Malintzín did not submit, at any given point, to Hernán Cortés, be it physically or sexually. She was not a temptress or a snake- she did not willingly cause the destruction of entire civilizations as much as she was forced, threatened, and sexually assaulted at the hands of strange, powerful men that made her do their dirty work. She is not the reason for the cracks in the foundation of mestizaje- the fact that she was raped and coerced is. We all know, she is not in any measure to blame for that rape and coercion- it was those that forcibly carried out her personal nightmares upon her mind and body, it was the colonizers that degraded her and continue to spread myths about her that are to claim culpability. She did not strive away from her indigenousness and towards whiteness- Hernán Cortés did. The mestizaje that resulted from her womb did not come from a consensual attraction between two individuals that consequently created a culture that was benignly hybrid- it was the product of violence.
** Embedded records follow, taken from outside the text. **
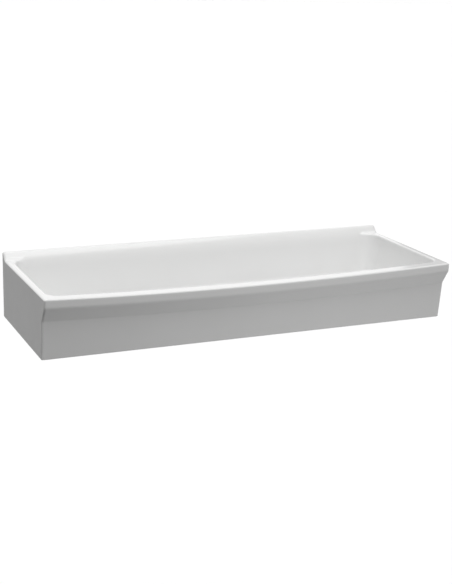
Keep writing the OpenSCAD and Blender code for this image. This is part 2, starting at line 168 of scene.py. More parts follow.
def peg(r, z0, z1, at=(0, 0, 0), lying=False, steps=64):
    """Round bar that stands up, or points from the wall towards the user, moved to a place."""
    bm = bmesh.new()
    bmesh.ops.create_cone(
        bm, cap_ends=True, segments=steps, radius1=r, radius2=r, depth=z1 - z0,
        matrix=Matrix.Translation((0, 0, (z0 + z1) / 2)),
    )
    if lying:
        bmesh.ops.rotate(bm, verts=bm.verts, matrix=Matrix.Rotation(pi / 2, 3, "X"))
    bmesh.ops.translate(bm, verts=bm.verts, vec=at)
    return bm


def arc(cx, cy, r, start, end, steps):
    """Points along part of a circle, angles in degrees."""
    return [
        (cx + r * cos(radians(start + (end - start) * i / steps)),
         cy + r * sin(radians(start + (end - start) * i / steps)))
        for i in range(steps + 1)
    ]


def as_mesh(bm, name):
    """Turns a finished form into a mesh."""
    mesh = bpy.data.meshes.new(name)
    bm.to_mesh(mesh)
    bm.free()
    return mesh


def carved(bm, *steps):
    """Joins forms to one, or cuts them from it: each step is (operation, form)."""
    def solid(form):
        made = bpy.data.objects.new("form", as_mesh(form, "form"))
        for _ in range(THIN + 1):
            made.data.materials.append(None)
        scene.collection.objects.link(made)
        return made
    main, tools = solid(bm), []
    for operation, form in steps:
        tool = solid(form)
        cut = main.modifiers.new(operation, "BOOLEAN")
        cut.operation, cut.object, cut.solver = operation, tool, "EXACT"
        tools.append(tool)
    bpy.context.view_layer.update()
    result = bmesh.new()
    result.from_mesh(main.evaluated_get(bpy.context.evaluated_depsgraph_get()).data)
    for spent in [main, *tools]:
        bpy.data.objects.remove(spent)
    bmesh.ops.remove_doubles(result, verts=result.verts, dist=0.002)
    bmesh.ops.dissolve_degenerate(result, edges=result.edges, dist=0.002)
    return result


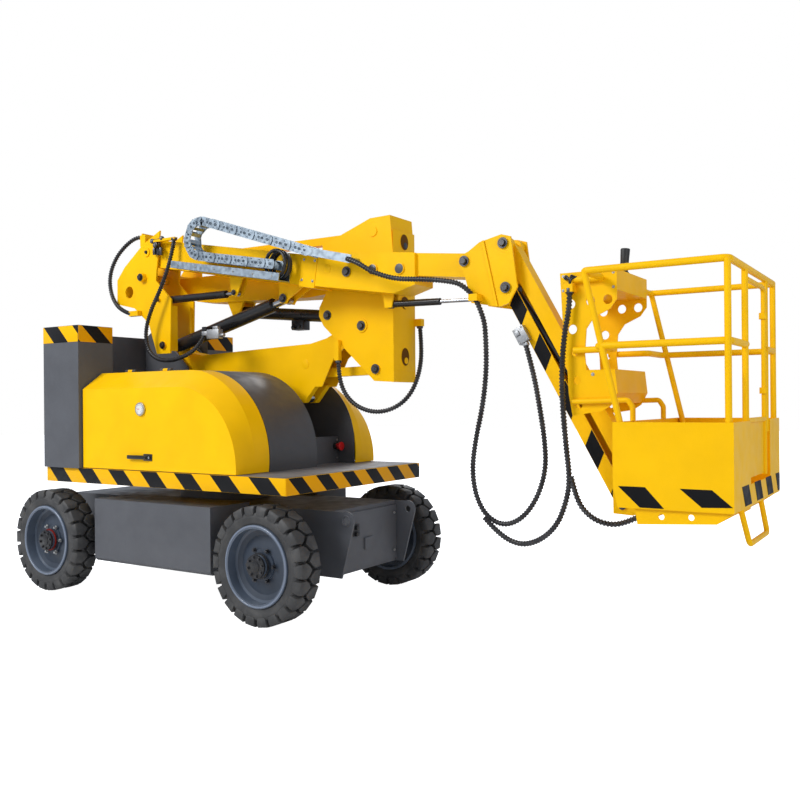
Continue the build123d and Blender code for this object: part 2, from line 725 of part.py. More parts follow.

The myths surrounding this mestizaje are the reason for the perpetration of this violence to date. More importantly, this forcible mestizaje is the fundamental reason why we, as a society, are incapable of dealing with the problem of difference. There is no acknowledgement of the suffering behind “difference” or behind power hierarchies within self identity- the ingrained incapacity to coexist that colonialist modes of being have normalized so thoroughly as part of our existence.

Healing this gap, this incessant aspiration towards singularity and “citizen of the world” mentality obligates us to always consider Malintzín. Her suffering might not serve as a universal descriptor for the pain that intolerance and exclusionary societies have generated to billions- but recognizing it might be a step in the necessary direction.